Object modeling scripts:
**********

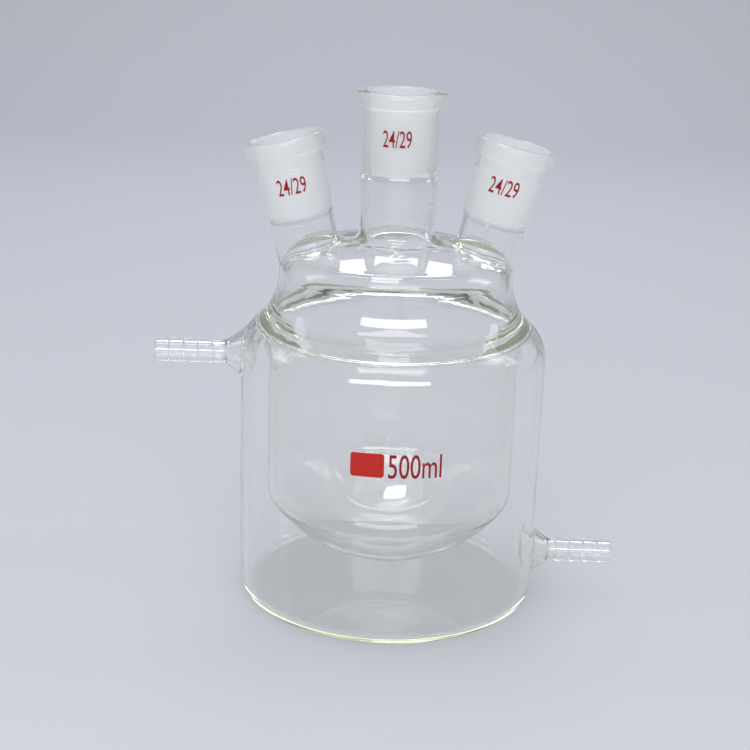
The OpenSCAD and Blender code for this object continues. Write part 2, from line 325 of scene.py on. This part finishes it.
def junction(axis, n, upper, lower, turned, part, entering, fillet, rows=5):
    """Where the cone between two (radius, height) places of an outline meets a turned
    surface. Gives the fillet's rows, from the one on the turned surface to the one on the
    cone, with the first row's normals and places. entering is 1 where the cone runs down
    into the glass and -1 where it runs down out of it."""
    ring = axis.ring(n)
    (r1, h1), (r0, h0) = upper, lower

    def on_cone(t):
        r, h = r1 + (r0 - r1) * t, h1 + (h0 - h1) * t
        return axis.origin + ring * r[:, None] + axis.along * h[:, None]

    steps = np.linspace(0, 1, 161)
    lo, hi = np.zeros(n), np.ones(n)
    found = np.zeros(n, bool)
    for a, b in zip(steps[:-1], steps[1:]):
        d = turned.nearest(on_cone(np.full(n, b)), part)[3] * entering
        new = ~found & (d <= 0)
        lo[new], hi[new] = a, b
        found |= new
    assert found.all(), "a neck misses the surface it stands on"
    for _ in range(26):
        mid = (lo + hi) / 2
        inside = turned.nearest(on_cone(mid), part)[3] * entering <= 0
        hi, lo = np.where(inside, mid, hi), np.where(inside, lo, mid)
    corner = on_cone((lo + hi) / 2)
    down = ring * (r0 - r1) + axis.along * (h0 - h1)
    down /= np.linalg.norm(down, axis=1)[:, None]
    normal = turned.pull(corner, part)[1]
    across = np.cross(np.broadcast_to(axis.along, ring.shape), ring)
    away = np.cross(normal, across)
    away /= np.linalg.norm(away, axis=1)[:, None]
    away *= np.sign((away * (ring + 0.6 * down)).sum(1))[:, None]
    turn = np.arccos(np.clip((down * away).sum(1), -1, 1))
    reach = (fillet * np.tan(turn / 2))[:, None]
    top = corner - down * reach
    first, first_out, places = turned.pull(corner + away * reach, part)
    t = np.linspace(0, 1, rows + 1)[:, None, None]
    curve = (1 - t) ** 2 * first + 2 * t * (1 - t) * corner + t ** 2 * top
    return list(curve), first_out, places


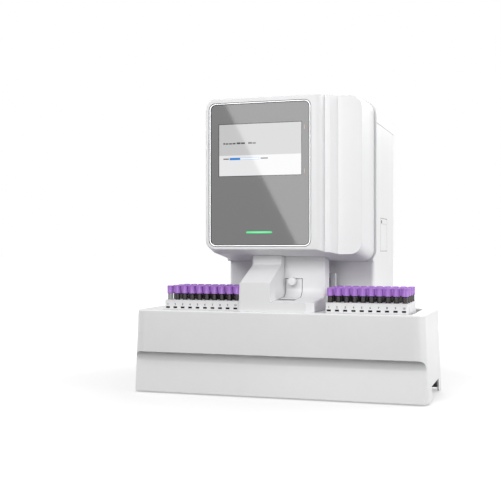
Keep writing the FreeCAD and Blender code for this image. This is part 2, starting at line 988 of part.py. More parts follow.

**********

Your instructions:
What is the number of lines in this listing that contain the word "code"? Answer with that number and nothing else.

Finished task:
2